Dataset excerpt:
----

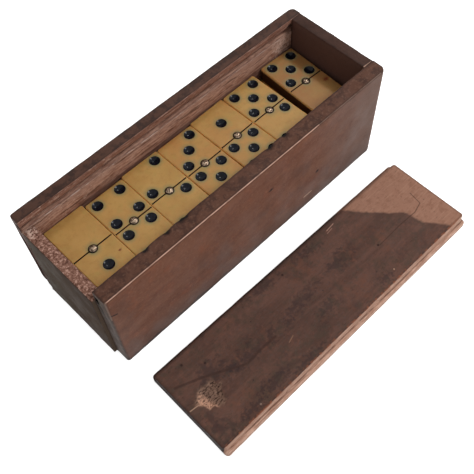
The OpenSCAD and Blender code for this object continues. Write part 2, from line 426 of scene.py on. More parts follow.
def lid(seed):
    """The lid, built along its own length and then laid on the table."""
    half = LID_L / 2
    corners = [
        (-LID_W / 2, 0, 0.3), (LID_W / 2, 0, 0.3), (LID_W / 2, LID_TONGUE_T, 0.3),
        (LID_SHOULDER_W / 2, LID_TONGUE_T, 0), (LID_TOP_W / 2, LID_T, 0.45),
        (-LID_TOP_W / 2, LID_T, 0.45), (-LID_SHOULDER_W / 2, LID_TONGUE_T, 0),
        (-LID_W / 2, LID_TONGUE_T, 0.3),
    ]
    line = outline(corners, corners, 0.7)

    def section(s):
        return drawn_in(line, quarter_round(min(s, LID_L - s), 0.45))

    def place(s, u, v):
        drop = quarter_round(min(s, LID_L - s), LID_CORNER_R) * max(0, abs(u) - 18) / (LID_W / 2 - 18)
        x = s - half
        depth = scoop_depth_at(x, u) if v > LID_T - 0.05 else 0
        return x, u - math.copysign(drop, u), v - depth

    made = sweep(section, lid_places(LID_L), place)
    torn_layer = made.verts.layers.float.new("torn")
    for vertex in made.verts:
        if vertex.co.z > LID_TONGUE_T:
            vertex[torn_layer] = min(1, scoop_depth_at(vertex.co.x, vertex.co.y) / 0.35)
    wear(made, seed, amount=0.2)
    turn = Matrix.Rotation(math.radians(LID_YAW), 4, "Z")
    shift = Matrix.Translation((LID_MIDDLE.x, LID_MIDDLE.y, 0))
    bmesh.ops.transform(made, matrix=shift @ turn, verts=made.verts)
    return made


def pip_steps(n):
    """The pips of one half as steps of -1, 0 or 1 from its centre."""
    steps = [(0, 0)] if n % 2 else []
    steps += [(1, 1), (-1, -1)] if n >= 2 else []
    steps += [(-1, 1), (1, -1)] if n >= 4 else []
    steps += [(1, 0), (-1, 0)] if n == 6 else []
    return steps


def pip_places(pips):
    """The centres of a domino's pips, back half first."""
    halves = ((pips[0], TILE_L / 4), (pips[1], -TILE_L / 4))
    return [Vector((i * PIP_DX, y + j * PIP_DY)) for n, y in halves for i, j in pip_steps(n)]


def tile_outline():
    """A domino's outline seen from above as (point, outward normal), with points on the scribed line."""
    x, y = TILE_W / 2 - TILE_CORNER_R, TILE_L / 2 - TILE_CORNER_R
    centres = [Vector(c) for c in ((x, -y), (x, y), (-x, y), (-x, -y))]
    line = []
    for i, centre in enumerate(centres):
        for k in range(5):
            angle = math.pi / 2 * (i - 1 + k / 4)
            normal = Vector((math.cos(angle), math.sin(angle)))
            line.append((centre + normal * TILE_CORNER_R, normal))
        start, normal = line[-1]
        line += side_points(start, centres[(i + 1) % 4] + normal * TILE_CORNER_R)
    return line


def side_points(start, end):
    """Points inside a straight side of a domino, with its normal. Long sides cross the scribed line."""
    along = (end - start).normalized()
    normal = Vector((along.y, -along.x))
    length = (end - start).length
    parts = 14 if length > TILE_W else 7
    places = [length * k / parts for k in range(1, parts)]
    if length > TILE_W:
        middle = length / 2
        places = [p for p in places if abs(p - middle) > 1]
        places += [middle - LINE_W / 2, middle, middle + LINE_W / 2]
    return [(start + along * p, normal) for p in sorted(places)]


def face_height(point, pips):
    """Height of a domino's face below its top, for its pips, its scribed line and its spinner's seat."""
    if point.length < SEAT_R - 0.005:
        return -SEAT_DEPTH
    for pip in pips:
        away = (point - pip).length
        if away < PIP_R - 0.005:
            ball = (PIP_R ** 2 + PIP_DEPTH ** 2) / (2 * PIP_DEPTH)
            return ball - PIP_DEPTH - math.sqrt(ball ** 2 - away ** 2)
    if abs(point.y) < LINE_W / 2 - 0.005:
        return -LINE_DEPTH * (1 - abs(point.y) / (LINE_W / 2))
    return 0


def halo_at(away):
    """How grimy a domino's face is at a distance outside a pip."""
    return 1 if away <= 0 else math.exp(-(away / 1.1) ** 2)


def ring_of(centre, radius, count):
    return [
        centre + Vector((math.cos(2 * math.pi * k / count), math.sin(2 * math.pi * k / count))) * radius
        for k in range(count)
    ]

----

Exercise: Search the lines for the string "from" and copy every line that has it.

Task result:
The OpenSCAD and Blender code for this object continues. Write part 2, from line 426 of scene.py on. More parts follow.
    """The pips of one half as steps of -1, 0 or 1 from its centre."""
    """A domino's outline seen from above as (point, outward normal), with points on the scribed line."""